SPRINGDALE — Early voting begins Tuesday on an annexation question whose outcome will determine if Bethel Heights remains on the map.
Springdale currently surrounds the Benton County town on three sides. The vote will determine if the larger city of about 69,000 people will swallow the smaller one of roughly 2,700.
Early voting begins in both towns Tuesday. Election day is Aug. 11. For the annexation to happen, a majority of votes cast in both cities must support it.
The annexation was proposed as a way to resolve problems with Bethel Heights’ failing sewer system. If the annexation occurs, Bethel Heights sewer customers will eventually receive service from Springdale Water Utilities, which currently provides water to the town.
Property tax rates are higher in Springdale, but Springdale officials promise that residents in neither city will see additional utility costs or rate increases if the annexation goes through. In fact, current residents of Bethel Heights might see their utility rates go down, they say.
The Arkansas Division of Environmental Quality has had Bethel Heights’ two wastewater treatment plants and the former operator under investigation for more than a year after it confirmed a resident’s complaint that wastewater was pooling on his land.
Just last month, Benton County Circuit Judge John Scott ordered Bethel Heights officials to get the system in compliance or face high fines.
Residents on both sides of the annexation issue have formed campaign groups.
One supporter of annexation, Rhonda Neal of Bethel Heights, thinks becoming part of Springdale would be a smooth transition. She said she basically already lives in Springdale. Her home of 25 years has a Springdale address.
But, Susie Wright, a leader in the “Our Town, Bethel Heights” campaign, is against it.
“I don’t have anything against Springdale. I grew up in Springdale. But I’m very happy living in Bethel Heights and so are many other residents,” she said.
The Arkansas Natural Resources Commission has offered Bethel Heights a low-interest loan package of $11.6 million to build a pump station and 14-mile pipeline to connect the city’s wastewater system to the Northwest Arkansas Conservation Authority’s treatment facility in south Bentonville.
The town would have to raise its sewer rates by 66% under the conditions of the loan, according to the commission.
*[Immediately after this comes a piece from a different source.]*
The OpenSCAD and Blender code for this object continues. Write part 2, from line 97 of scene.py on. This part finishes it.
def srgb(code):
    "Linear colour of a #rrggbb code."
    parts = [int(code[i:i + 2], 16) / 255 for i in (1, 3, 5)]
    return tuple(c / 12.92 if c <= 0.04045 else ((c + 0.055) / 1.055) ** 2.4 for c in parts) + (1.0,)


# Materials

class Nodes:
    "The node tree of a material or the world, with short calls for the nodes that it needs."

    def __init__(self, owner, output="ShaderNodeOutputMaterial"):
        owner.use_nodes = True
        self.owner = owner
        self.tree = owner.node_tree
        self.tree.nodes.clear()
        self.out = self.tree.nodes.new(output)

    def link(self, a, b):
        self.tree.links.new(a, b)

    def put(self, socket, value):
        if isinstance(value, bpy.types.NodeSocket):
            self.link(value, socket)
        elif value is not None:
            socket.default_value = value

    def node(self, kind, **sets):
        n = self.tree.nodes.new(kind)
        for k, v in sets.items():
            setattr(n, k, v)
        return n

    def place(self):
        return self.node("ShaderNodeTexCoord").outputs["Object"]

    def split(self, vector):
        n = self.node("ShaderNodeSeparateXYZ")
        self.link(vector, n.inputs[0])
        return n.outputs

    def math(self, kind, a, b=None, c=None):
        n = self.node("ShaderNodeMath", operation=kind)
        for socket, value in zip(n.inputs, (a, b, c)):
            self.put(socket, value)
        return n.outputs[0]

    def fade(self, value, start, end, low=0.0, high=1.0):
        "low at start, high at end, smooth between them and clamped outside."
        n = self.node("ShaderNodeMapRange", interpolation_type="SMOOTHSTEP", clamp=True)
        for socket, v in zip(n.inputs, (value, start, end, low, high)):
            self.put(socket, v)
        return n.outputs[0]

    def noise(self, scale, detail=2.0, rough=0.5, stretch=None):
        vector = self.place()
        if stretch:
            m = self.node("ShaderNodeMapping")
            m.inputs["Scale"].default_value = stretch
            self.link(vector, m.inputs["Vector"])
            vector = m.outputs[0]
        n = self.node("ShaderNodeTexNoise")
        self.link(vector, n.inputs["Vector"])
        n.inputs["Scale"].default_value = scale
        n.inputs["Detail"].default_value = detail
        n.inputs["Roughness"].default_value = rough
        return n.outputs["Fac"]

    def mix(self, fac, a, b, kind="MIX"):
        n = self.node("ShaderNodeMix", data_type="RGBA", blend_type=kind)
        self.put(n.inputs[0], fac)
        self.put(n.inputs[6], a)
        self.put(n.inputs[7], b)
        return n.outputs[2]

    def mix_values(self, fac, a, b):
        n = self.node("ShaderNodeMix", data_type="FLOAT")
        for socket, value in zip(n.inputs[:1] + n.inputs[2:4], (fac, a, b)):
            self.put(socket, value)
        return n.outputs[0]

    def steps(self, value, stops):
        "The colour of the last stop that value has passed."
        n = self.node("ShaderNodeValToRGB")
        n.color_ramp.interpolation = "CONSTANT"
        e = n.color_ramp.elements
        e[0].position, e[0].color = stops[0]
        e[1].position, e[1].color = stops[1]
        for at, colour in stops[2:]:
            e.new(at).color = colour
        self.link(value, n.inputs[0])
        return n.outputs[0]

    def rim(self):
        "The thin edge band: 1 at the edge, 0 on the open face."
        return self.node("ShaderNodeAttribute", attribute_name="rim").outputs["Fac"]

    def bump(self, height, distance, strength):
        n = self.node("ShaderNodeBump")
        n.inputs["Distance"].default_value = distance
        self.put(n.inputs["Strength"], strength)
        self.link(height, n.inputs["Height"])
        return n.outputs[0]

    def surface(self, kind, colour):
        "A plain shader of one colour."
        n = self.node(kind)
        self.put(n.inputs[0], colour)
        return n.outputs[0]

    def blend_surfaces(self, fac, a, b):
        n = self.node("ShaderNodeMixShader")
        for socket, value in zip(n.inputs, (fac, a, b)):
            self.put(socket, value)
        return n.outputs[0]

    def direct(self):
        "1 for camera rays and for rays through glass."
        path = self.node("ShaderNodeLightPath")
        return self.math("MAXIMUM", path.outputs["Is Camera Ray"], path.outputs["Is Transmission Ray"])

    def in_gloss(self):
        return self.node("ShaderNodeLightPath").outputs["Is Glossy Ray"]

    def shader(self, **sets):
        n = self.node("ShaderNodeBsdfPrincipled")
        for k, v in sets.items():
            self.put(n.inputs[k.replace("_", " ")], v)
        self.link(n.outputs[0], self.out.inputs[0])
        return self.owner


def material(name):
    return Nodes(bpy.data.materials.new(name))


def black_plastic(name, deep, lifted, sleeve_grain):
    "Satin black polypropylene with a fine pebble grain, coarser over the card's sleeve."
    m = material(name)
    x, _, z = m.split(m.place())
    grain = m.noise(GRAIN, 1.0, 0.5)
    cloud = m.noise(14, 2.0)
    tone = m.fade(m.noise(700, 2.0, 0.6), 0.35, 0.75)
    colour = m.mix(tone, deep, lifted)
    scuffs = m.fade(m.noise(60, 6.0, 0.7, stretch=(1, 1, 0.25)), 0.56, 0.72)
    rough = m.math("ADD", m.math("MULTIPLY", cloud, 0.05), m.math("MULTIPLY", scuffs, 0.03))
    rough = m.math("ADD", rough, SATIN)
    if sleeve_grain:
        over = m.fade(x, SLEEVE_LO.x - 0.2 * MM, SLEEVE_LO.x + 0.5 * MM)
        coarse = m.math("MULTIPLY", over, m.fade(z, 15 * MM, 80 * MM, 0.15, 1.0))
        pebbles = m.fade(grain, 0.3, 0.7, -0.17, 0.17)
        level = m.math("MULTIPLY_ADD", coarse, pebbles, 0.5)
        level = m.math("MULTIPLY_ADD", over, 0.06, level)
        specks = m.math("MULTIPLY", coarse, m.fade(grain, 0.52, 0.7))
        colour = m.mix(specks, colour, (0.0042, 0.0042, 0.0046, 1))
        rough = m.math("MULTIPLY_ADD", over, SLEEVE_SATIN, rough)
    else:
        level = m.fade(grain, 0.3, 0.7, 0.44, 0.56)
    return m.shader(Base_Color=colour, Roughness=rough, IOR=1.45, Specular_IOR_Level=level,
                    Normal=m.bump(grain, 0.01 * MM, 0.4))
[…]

Customers monthly would pay a $66.40 flat rate plus $7.74 for every 1,000 gallons used, according to terms set by the commission.
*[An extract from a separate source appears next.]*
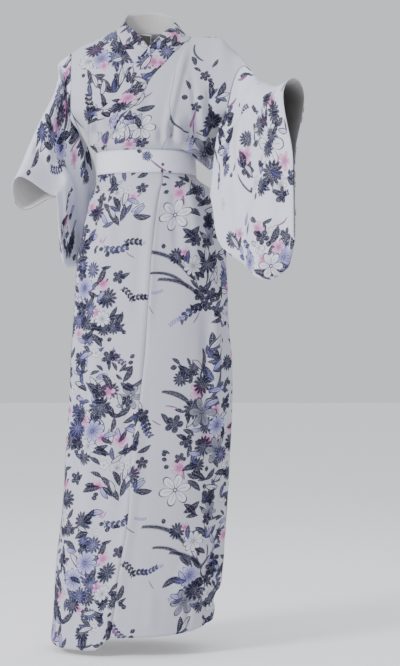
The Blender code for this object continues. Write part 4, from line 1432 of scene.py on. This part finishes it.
def clothMaterial(name, plain, printed=True):
    maker = Maker(name)
    flat = maker.node("ShaderNodeUVMap", {"uv_map": "clothFlat"}).out("UV")
    u, v, _ = maker.split(flat)
    cloud = maker.node(
        "ShaderNodeTexNoise", None, {"Vector": flat, "Scale": 7.0, "Detail": 3.0, "Roughness": 0.5}
    ).out("Fac")
    slub = maker.node(
        "ShaderNodeTexNoise", None,
        {"Vector": stretched(maker, flat, 60.0, 900.0), "Scale": 1.0, "Detail": 2.0},
    ).out("Fac")
    warm = tuple(channel * factor for channel, factor in zip(plain, (0.955, 0.95, 0.945)))
    colour = maker.blend((cloud - 0.35).clamped(2.2, 0.0), (*plain, 1), (*warm, 1))
    speck = (slub - 0.5) * 0.10 + 0.5
    colour = maker.blend(0.35, colour, maker.blend(speck, (0.80, 0.80, 0.82, 1), (1, 1, 1, 1)), "MULTIPLY")
    threadU = (u * (2 * math.pi / 0.0011)).math("SINE")
    threadV = (v * (2 * math.pi / 0.0011)).math("SINE")
    edging = maker.node("ShaderNodeAttribute", {"attribute_name": "edging"}).out("Vector")
    edge, line, _ = maker.split(edging)
    stitch = near(edge, hemValues["turned"], 0.0007) * (fract(line / hemValues["stitch"]) < 0.62)
    step = (hemValues["turned"] + 0.001 - edge).clamped(900, 0.0)
    weaveHeight = threadU * threadV * 0.5 + slub * 0.9 + step * 1.4 - stitch * 1.6
    colour = maker.blend(stitch * 0.30, colour, (0.36, 0.36, 0.42, 1))
    ink = None
    if printed:
        grain = maker.node(
            "ShaderNodeTexNoise", None, {"Vector": flat, "Scale": 420.0, "Detail": 2.0}
        ).out("Fac")
        hold = (grain - 0.30).clamped(2.6, 0.55)
        span = len(inkStyles)
        inner = [(k / span, row[1]) for k, row in enumerate(inkStyles)]
        outer = [(k / span, row[2]) for k, row in enumerate(inkStyles)]
        lines = [(k / span, row[3]) for k, row in enumerate(inkStyles)]
        for layer in range(layerCount):
            filled, drawn, shade, style = motifMasks(maker, layer)
            near0 = maker.node("ShaderNodeValToRGB", {"stops": inner}, {"Fac": style}).out("Color")
            far0 = maker.node("ShaderNodeValToRGB", {"stops": outer}, {"Fac": style}).out("Color")
            line = maker.node("ShaderNodeValToRGB", {"stops": lines}, {"Fac": style}).out("Color")
            body = maker.blend((shade - 0.15).clamped(1.3, 0.0), near0, far0)
            body = maker.blend(drawn, body, line)
            cover = (filled.math("MAXIMUM", drawn) * hold).clamped(1.0, 0.0)
            colour = maker.blend(cover * 0.96, colour, body)
            ink = cover if ink is None else ink.math("MAXIMUM", cover)
    maker.join("Base Color", colour)
    rough = 0.86 - cloud * 0.06
    maker.join("Roughness", rough if ink is None else rough - ink * 0.05)
    bump = maker.node(
        "ShaderNodeBump", None, {"Strength": 0.28, "Distance": 0.0006, "Height": weaveHeight}
    ).out("Normal")
    maker.join("Normal", bump)
    maker.shader.inputs["Sheen Weight"].default_value = 0.02
    maker.shader.inputs["Sheen Roughness"].default_value = 0.5
    maker.shader.inputs["Specular IOR Level"].default_value = 0.10
    return maker.material


def stretched(maker, vector, across, along):
    return maker.node(
        "ShaderNodeVectorMath", {"operation": "MULTIPLY"}, {0: vector, 1: (across, along, 1.0)}
    ).out("Vector")


# Lit and shaded copies of one cloth. The body's plain colour is darker (painted shade) and the sleeves' and
# belt's are lighter (painted light), to match how the light falls on each piece.
paintedLightClothColours = {
    "body": (0.54, 0.545, 0.62),
    "sleeve": (0.70, 0.71, 0.81),
    "belt": (0.80, 0.80, 0.91),
    # inside: the warm grey of the cloth's inner face seen in shade, painted shade
    "inside": (0.60, 0.585, 0.58),
}
printedCloths = {
    name: clothMaterial(name + "Cloth", paintedLightClothColours[name]) for name in ("body", "sleeve", "belt")
}
plainCloth = clothMaterial("plainCloth", paintedLightClothColours["inside"], printed=False)
print("cloth materials made")


# the sewn pieces

def away(places, ring=False):  # +1 where the grid already faces outwards, and -1 where it faces in
    normal = outward(places)
    if ring:
        middle = places.mean(axis=1, keepdims=True)
    else:
        middle = np.zeros_like(places)
        middle[..., 2] = np.minimum(places[..., 2], -0.12)
    return 1 if (normal * (places - middle)).sum(axis=2).mean() > 0 else -1


def finish(piece, node):
    piece.data.materials.append(printedCloths.get(node.split("_")[0], printedCloths["body"]))
    piece.data.materials.append(plainCloth)
    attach(piece, "root")
    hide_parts(node)
    print(piece.name, "made")


def wide(across):  # widest and mean width of a sheet, from its flat coordinate
    widths = np.ptp(across, axis=1)
    return round(float(widths.max()), 3), round(float(widths.mean()), 3)


def measured(places):
    across = np.diff(places, axis=1)[:-1]
    along = np.diff(places, axis=0)[:, :-1]
    return float(np.linalg.norm(np.cross(across, along), axis=2).sum())


def makeBody(side, name, node):
    rows = allRows()
    columns = gridValues["stripColumns"]
    places = gridOf(columns, rows, lambda row, t: edgeGap(lambda s: stripPoint(side, row, s), t))
    u, v = flatSizes(places)
    total = v[-1, 0]
    ridge = next(k for k, row in enumerate(rows) if row[0] == "top" and row[1] >= 90)
    hem = np.minimum(v, total - v)
    u = side * (u[:, -1:] - u)
    seen = np.repeat(np.array([row[5] > 0 for row in rows])[:, None], columns + 1, axis=1)
    shaped = creased(places, frontCreases, seen, back=1.0)
    piece = clothMesh(name, shaped, u, v[ridge, 0] - v, cloth, edge=hem, line=u, turned=away(shaped))
    print(name, "cut", wide(u), round(float(total), 3), "area", round(measured(shaped), 3))
    motifs = Print(piece)
    facing = motifs.middle[..., 1] > 0
    if side > 0:
        motifs.stampSeen(withSprays(skirtPrint, skirtSprays), (0, 1), facing)
        motifs.stampSeen(withSprays(leftFrontPrint, leftFrontSprays), (0,), facing)
        sideFront = facing & (np.abs(motifs.middle[:, 0]) > 0.155) & (motifs.middle[:, 1] > 0.34)
        motifs.stampTile(0.16, 0.12, sideFront)
    else:
        motifs.stampSeen(withSprays(rightChestPrint, rightChestSprays), (0,), facing)
        motifs.stampTile(-0.02, 0.30, facing & (motifs.middle[:, 1] > 0.33))
    motifs.stampTile(0.05 * side, 0.09, ~facing)
    motifs.write()
    finish(piece, node)


overlapValues = {
    1: {"flat": (0.228, 1.417), "area": 0.254, "columns": 26},
    -1: {"flat": (0.223, 1.391), "area": 0.243, "columns": 22},
}


def makeOverlap(side, name, node):
    rows = frontRows() + archRows(0, lapTip)
    columns = overlapValues[side]["columns"]
    places = gridOf(columns, rows, lambda row, t: edgeGap(lambda s: lapPoint(side, row, s), t))
    u, v = flatSizes(places)
    low = places[..., 2] < beltTopZ
    hem = np.where(low, np.minimum(v, u[:, -1:] - u), v)
    seen = np.ones(u.shape, bool)
    shaped = creased(places, frontCreases, seen)
    piece = clothMesh(name, shaped, -side * u, v[-1, 0] - v, cloth, edge=hem, line=v, turned=away(shaped))
    print(name, "cut", wide(u), round(float(v[-1, 0]), 3), "area", round(measured(shaped), 3))
    motifs = Print(piece)
    if side > 0:
        motifs.stampSeen(withSprays(skirtPrint, skirtSprays), (0, 1))
        motifs.stampSeen(withSprays(rightChestPrint, rightChestSprays), (0,))
        hidden = (motifs.middle[:, 0] < -0.145) & (motifs.middle[:, 1] > 0.2)
        motifs.stampTile(0.08, 0.18, hidden)
    else:
        motifs.stampTile(0.04, 0.2, np.ones(len(motifs.middle), bool))
    motifs.write()
    finish(piece, node)


collarValues = {"flat": (0.093, 1.175), "area": 0.06, "lowest": -0.31, "wall": 0.0022}


def makeCollar():
    values = collarValues
    half = [row for row in frontRows() if row[0] != "low" or row[1] >= values["lowest"]]
    half += archRows(0, 90) + archRows(91, neckEnd)
    rows = [(1, row) for row in half] + [(-1, row) for row in reversed(half[:-1])]

    def place(pair, share):
        side, row = pair
        spot = bandPoint(side, row, share)
        if share == 0.0:
            inside = bandPoint(side, row, 0.05)
            standing = smooth((row[1] - 60) / 30) if row[0] == "top" else 0.0
            spot += (inside - spot).normalized() * mix(seam, neckSeam, standing)
        return spot

    columns = gridValues["bandColumns"]
    places = gridOf(columns, rows, place)
    u, v = flatSizes(places)
    seen = places[..., 1] < 0.02
    crown = np.sin(np.pi * np.linspace(0, 1, columns + 1)) * 0.0006  # the folded band is a little full
    shaped = creased(places, frontCreases, seen)
    turned = away(shaped)
    shaped = shaped + outward(shaped) * turned * crown[None, :, None]
    piece = clothMesh("collarBand", shaped, u, v, values["wall"], turned=turned)
    print("collar cut", wide(u), round(float(v[-1, 0]), 3), "area", round(measured(shaped), 3))
    motifs = Print(piece)
    motifs.stampSeen(withSprays(collarPrint, collarSprays))
    motifs.stampSeen(withSprays(rightChestPrint, rightChestSprays))
    behind = motifs.places[..., 1].mean(axis=1) > -0.02
    motifs.stampTile(0.0, 0.05, behind)
    motifs.write()
    finish(piece, "collar")


def makeSleeve(side, rings, name, node, stamps, creases):
    count = gridValues["sleeveRing"]
    down = [(1, 0.6 * k / count + 0.4 * smooth(k / count)) for k in range(count + 1)]
    shares = down + [(-1, share) for _, share in reversed(down[:-1])]
    stations = [k / gridValues["sleeveStations"] for k in range(gridValues["sleeveStations"] + 1)]
    places = np.array([
        [sleevePoint(side, rings, station, layer, share) for layer, share in shares]
        for station in stations
    ])
    places[:, -1] = places[:, 0]
    u, v = flatSizes(places)
    seen = np.repeat(np.array([layer > 0 for layer, _ in shares])[None, :], len(stations), axis=0)
    turned = away(places, ring=True)
    height = creaseGain * sleeveGain * creaseHeight(inPhoto(places), creases) * np.where(seen, 1.0, 0.75)
    low = np.array([share for _, share in shares])
    fade = np.clip(low / 0.08, 0, 1) * np.clip((1 - low) / 0.04, 0, 1)
    inward = np.clip(np.array(stations) / 0.08, 0, 1)[:, None] * fade[None, :]
    shaped = places + outward(places) * (turned * height * inward)[..., None]
    shaped[:, -1] = shaped[:, 0]
    cuff = v[-1:, :] - v
    piece = clothMesh(
        name, shaped, side * v, u, cloth, edge=cuff, line=u, turned=turned, closed=True
    )
    print(name, "cut", wide(v.T), round(float(u[:, -1].mean()), 3), "area", round(measured(shaped), 3))
    motifs = Print(piece)
    front = motifs.middle[:, 1] < u[:, count].mean()
    motifs.stampSeen(stamps, (0,), front)
    motifs.stampTile(0.02, 0.16, ~front)
    motifs.write()
    finish(piece, node)


beltValues = {"flat": (0.05, 0.777), "rows": 8, "wall": 0.0014, "wobble": 0.0004}


def makeBelt():
    values = beltValues
    columns = gridValues["beltColumns"]

    def place(share, t):
        turned = t * beltTurn
        angle = beltStart - turned
        lap = beltLap * smooth((turned - 318) / 30)
        z = mix(beltBottomZ, beltTopZ, share)
        wobble = values["wobble"] * math.sin(turned * 0.17 + share * 4) * math.sin(share * math.pi)
        return lowPoint(angle, z, beltLift + lap + wobble)

    beltTurn = 405.0
    beltStart = 200.0
    shares = [k / values["rows"] for k in range(values["rows"] + 1)]
    places = gridOf(columns, shares, place)
    u, v = flatSizes(places)
    ends = np.minimum(u, u[:, -1:] - u)
    piece = clothMesh("beltBand", places, -u, -v, values["wall"], edge=ends, line=v, turned=away(places))
    print("belt cut", wide(v.T), round(float(u[0, -1]), 3), "area", round(measured(places), 3))
    motifs = Print(piece)
    motifs.stampSeen(stampsOf(beltPrint))
    motifs.write()
    finish(piece, "belt")


makeBody(1, "bodyLeftCloth", "body_left")
makeBody(-1, "bodyRightCloth", "body_right")
makeOverlap(1, "overlapLeftCloth", "overlap_left")
makeOverlap(-1, "overlapRightCloth", "overlap_right")
makeCollar()
leftStamps = withSprays(leftSleevePrint, leftSleeveSprays)
rightStamps = withSprays(rightSleevePrint, rightSleeveSprays)
makeSleeve(1, sleeveLeftRings, "sleeveLeftCloth", "sleeve_left", leftStamps, leftSleeveCreases)
makeSleeve(-1, sleeveRightRings, "sleeveRightCloth", "sleeve_right", rightStamps, rightSleeveCreases)
makeBelt()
Bethel Heights customers currently pay a $40 flat rate and $4.66 per 1,000 gallons, the commission reported.
Last August, the Division of Environmental Quality told Bethel Heights that it had to start hauling 25% of its daily 80,000 gallons of wastewater to a different treatment facility until wastewater stopped surfacing on the ground nearby.
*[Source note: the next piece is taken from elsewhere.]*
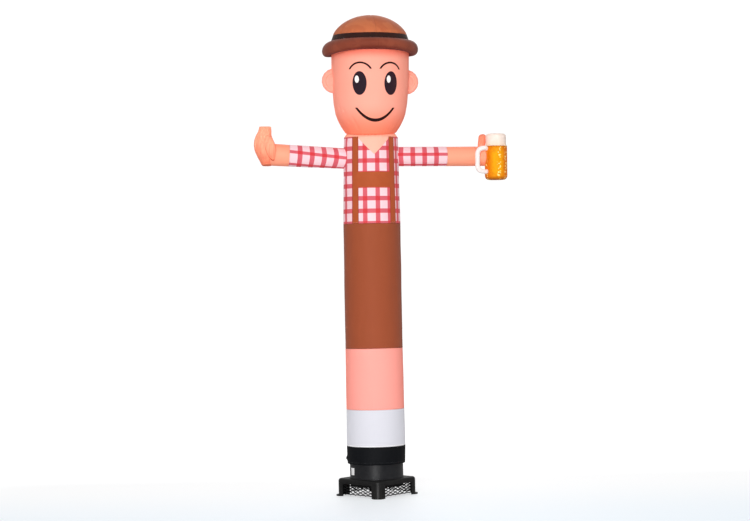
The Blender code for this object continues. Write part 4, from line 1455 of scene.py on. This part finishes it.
arm_paint = skin_cloth("arm_polyester", paint_arm)
arms = (
    ("left", -1, LEFT_HEIGHT, LEFT_RISE, LEFT_RADII, LEFT_CUFF, LEFT_WRIST, (1.5, 37.0, 0.344)),
    ("right", 1, RIGHT_HEIGHT, 0.0, RIGHT_RADII, RIGHT_CUFF, RIGHT_WRIST, (-10.5, 0.0, 0.275)),
)
for name, side, height, rise, radii, cuff, wrist, (phase, twist, first_stripe) in arms:
    place = arm_frame(side, height, rise)
    girth = math.tau * radii[1]
    tube = {"radius": radii[1], "around": ARM_AROUND, "pitch": ARM_PITCH, "place": place}
    sleeve, forearm = f"sleeve_{name}", f"forearm_{name}"
    check = sleeve_paint(
        f"{sleeve}_check", radii[0], math.radians(phase), math.radians(twist), first_stripe,
        cuff - SLEEVE_WIDTH / 2,
    )
    panel(
        sleeve, arm_rows(radii, cuff, SLEEVE_START, cuff), check, "check_cloth", sleeve,
        thread=CHECK_THREAD, rings=(cuff - STITCH_EDGE, cuff - 2 * STITCH_EDGE),
        reshape=lambda mesh: fit_shoulder(mesh, place, cuff), flat=(girth, cuff - SHOULDER_RADIUS),
        Puckers=16.0, Lower_Depth=0.004, Upper_Depth=0.002, Reach=0.03, Slack=0.002,
        Seed=30.0 + side, **tube,
    )
    panel(
        forearm, arm_rows(radii, cuff, cuff, wrist), arm_paint, "skin_cloth", forearm,
        thread=ARM_THREAD, rings=(cuff + STITCH_EDGE, wrist - STITCH_EDGE),
        flat=(girth, wrist - cuff),
        Puckers=14.0, Lower_Depth=0.002, Upper_Depth=0.003, Reach=0.03, Slack=0.002,
        Seed=40.0 + side, **tube,
    )


# ---- Thumbs-up hand ------------------------------------------------------------------
# A mitten of two halves, closed at the bottom and open at the end of the thumb, where
# the air leaves. Its folds run upwards, and a painted crease shadow goes round the fingers.

HAND_SECTIONS = (
    (3.099, -0.985, 0.034, 0.038), (3.109, -0.985, 0.048, 0.060), (3.142, -0.986, 0.062, 0.090),
    (3.183, -0.990, 0.079, 0.107), (3.239, -0.999, 0.095, 0.108), (3.286, -1.004, 0.099, 0.098),
    (3.320, -1.008, 0.094, 0.085), (3.351, -1.012, 0.084, 0.072), (3.388, -1.010, 0.070, 0.060),
    (3.425, -1.000, 0.060, 0.053), (3.467, -0.996, 0.053, 0.048),
)
HAND_ROUND = 128
HAND_ROWS_EACH = 8
FINGERS = (-0.955, 3.262)
FINGERS_SIZE = (0.050, 0.118)
FINGERS_LEAN = 0.2
FINGERS_FRONT = 0.103
FINGERS_ROOT = 3.29
FINGERS_SLOPE = 0.38
FINGERS_DEPTH = 0.014
FINGERS_LINE = 0.91
HAND_HEIGHT = 0.36
HAND_FLAT = (math.tau * 0.08, 0.40)
HAND_SEAM_TOP = 3.112
FOLD_DEPTH = 0.0026
TOP_FOLD_DEPTH = 0.0022
HAND_SKIN = srgb(254, 166, 134)
# Painted shade low on the hand, painted highlights on its folds, painted shadow in the finger crease.
HAND_LOW_SHADE = srgb(250, 130, 100)
HAND_FOLD_HIGHLIGHT = srgb(255, 206, 166)
HAND_CREASE_SHADOW = srgb(196, 92, 60)
HAND_SEAM = srgb(176, 96, 66)


def between(before, start, end, after, share):
    """Smooth blend from start to end that also heeds their neighbours."""
    return 0.5 * (
        2 * start
        + (end - before) * share
        + (2 * before - 5 * start + 4 * end - after) * share**2
        + (3 * start - before - 3 * end + after) * share**3
    )


def smooth_rows(rows, each):
    """The table's rows with more of them between, blended smoothly."""
    padded = [rows[0], *rows, rows[-1]]
    finer = []
    for i in range(len(rows) - 1):
        for step in range(each):
            group = zip(*padded[i : i + 4])
            finer.append([between(*values, step / each) for values in group])
    return [*finer, list(rows[-1])]


def finger_front(x, z):
    """How far the folded fingers stand in front of the hand's middle, 0 beyond their edge."""
    up = z - FINGERS[1]
    across = (x - FINGERS[0] + FINGERS_LEAN * up) / FINGERS_SIZE[0]
    share = math.hypot(across, up / FINGERS_SIZE[1])
    front = FINGERS_FRONT - FINGERS_SLOPE * max(0, z - FINGERS_ROOT)
    if share > 1:
        return front * max(0, 1 - (share - 1) / 0.1)
    return front + FINGERS_DEPTH * math.sqrt(1 - share**2)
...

During the week of July 13-19, the town trucked 612,000 gallons of wastewater at a cost of $54,834, according to invoices the town supplied to the state.
Meanwhile, Springdale Water and Sewer Commission chairman Chris Weiser said his city’s utility estimates that a wastewater-line connection to Bethel Heights would cost less than $500,000 and take about six months.
Already, “we back them up anytime they ask,” said Springdale Police Chief Mike Peters, noting that the smaller town often has only one officer on duty.
Springdale Fire Chief Mike Irwin said the city’s firefighters already could arrive at a call in seven or eight minutes in Bethel Heights, which is the response time for many locations in Springdale.
That means Bethel Heights residents could see lower home insurance rates because the Fire Department has a Class One rating from the Insurance Services Office, Irwin said.
As for taxes, merger of the two cities would have no effect on the property taxes Bethel Heights residents pay for schools nor to Benton County. Bethel Heights residents would continue to pay the millage assessment for whatever school district they live in.
However, property taxes levied by Springdale would increase the rate for Bethel Heights’ taxpayers by 2.3 mills — the difference between Springdale’s 5.7-mill rate and Bethel Heights’ 3.4-mill rate.
The increase for a Bethel Heights resident with a home valued at $200,000 would be $92 a year.
And Jeff Cooperstein, a research associate at the Center for Business and Economic Research at the University of Arkansas, thinks Bethel Heights is ripe for multifamily housing development because of his location within the region.
Retail development follows residential development, he said, and he sees a lot of empty land in Bethel Heights. The lingering problem is its wastewater woes.
For some of the town’s residents, the prospect of bigger-city life is not appealing at all.
Last week, Gary Phillips sat under a lush shade tree in his home’s backyard in Bethel Heights. He’s lived in the town 24 years.
“We’ve worked our whole lives for this house,” he said. “And I don’t think I want to be part of Springdale, to be honest.”
Some parents worry that their children will have to change school districts. Even though, Jared Cleveland, superintendent of Springdale Public Schools, assures that his district will not seek to annex the Bethel Heights students.
“The boundary lines were drawn back in the 1940s by the state, and the state is the only one that can change those boundaries,” he said.
For all the reasons why annexation would be a good idea, Wright said, Bethel Heights is home. Its residents know their neighbors and know the police officers by name, and crime is low, but mostly it’s home.